SEAL: Segment-wise Extractive-Abstractive Long-form Text Summarization
Yao Zhao, Mohammad Saleh, Peter J. Liu
TL;DR
SEAL addresses long-form neural abstractive summarization by introducing a segment-wise extractive-abstractive model that attends to a sparse set of input snippets for each output segment. The model is trained end-to-end with jointly optimized abstractive loss and weak extractive supervision via proxy labels, enabling dynamic content selection across very long inputs (up to 100,000 tokens). It achieves state-of-the-art results on arXiv and PubMed and demonstrates strong performance on a new long-input dataset, Search2Wiki, while improving interpretability through explicit snippet selection. The work unifies SDS and MDS, extends extractive-abstractive paradigms, and shows that longer input context coupled with targeted content selection yields substantial gains for LF-NAS.
Abstract
Most prior work in the sequence-to-sequence paradigm focused on datasets with input sequence lengths in the hundreds of tokens due to the computational constraints of common RNN and Transformer architectures. In this paper, we study long-form abstractive text summarization, a sequence-to-sequence setting with input sequence lengths up to 100,000 tokens and output sequence lengths up to 768 tokens. We propose SEAL, a Transformer-based model, featuring a new encoder-decoder attention that dynamically extracts/selects input snippets to sparsely attend to for each output segment.

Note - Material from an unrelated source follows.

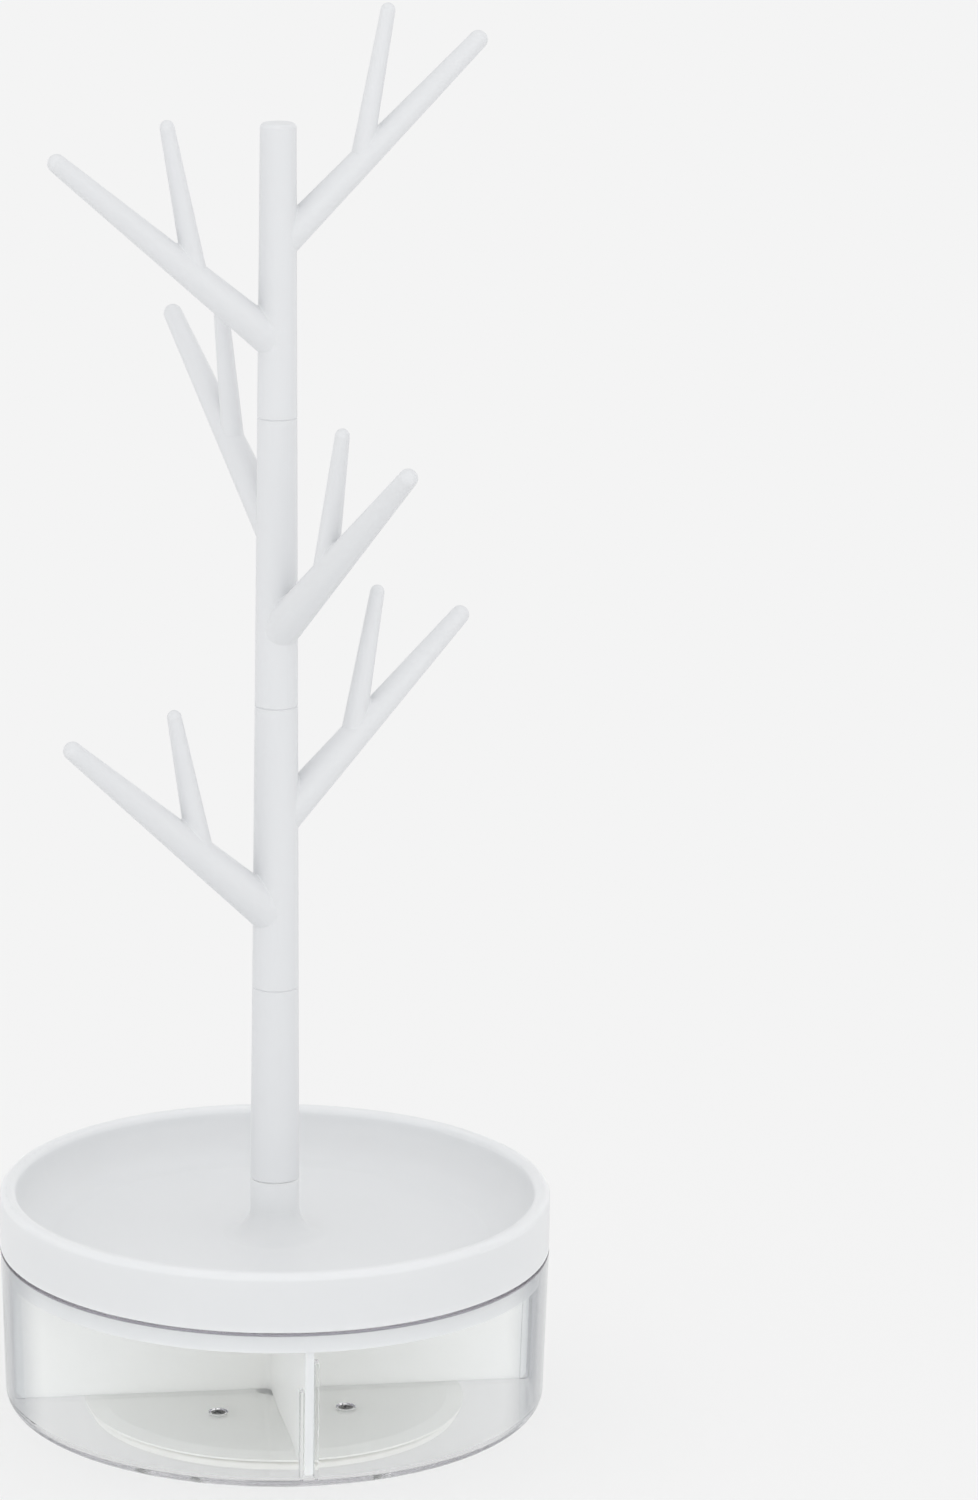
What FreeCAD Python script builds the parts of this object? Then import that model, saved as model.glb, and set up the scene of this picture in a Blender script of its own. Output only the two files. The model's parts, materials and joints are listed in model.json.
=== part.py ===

Using only the original documents and summaries, we derive proxy labels that provide weak supervision for extractive layers simultaneously with regular supervision from abstractive summaries. The SEAL model achieves state-of-the-art results on existing long-form summarization tasks, and outperforms strong baseline models on a new dataset/task we introduce, Search2Wiki, with much longer input text. Since content selection is explicit in the SEAL model, a desirable side effect is that the selection can be inspected for enhanced interpretability.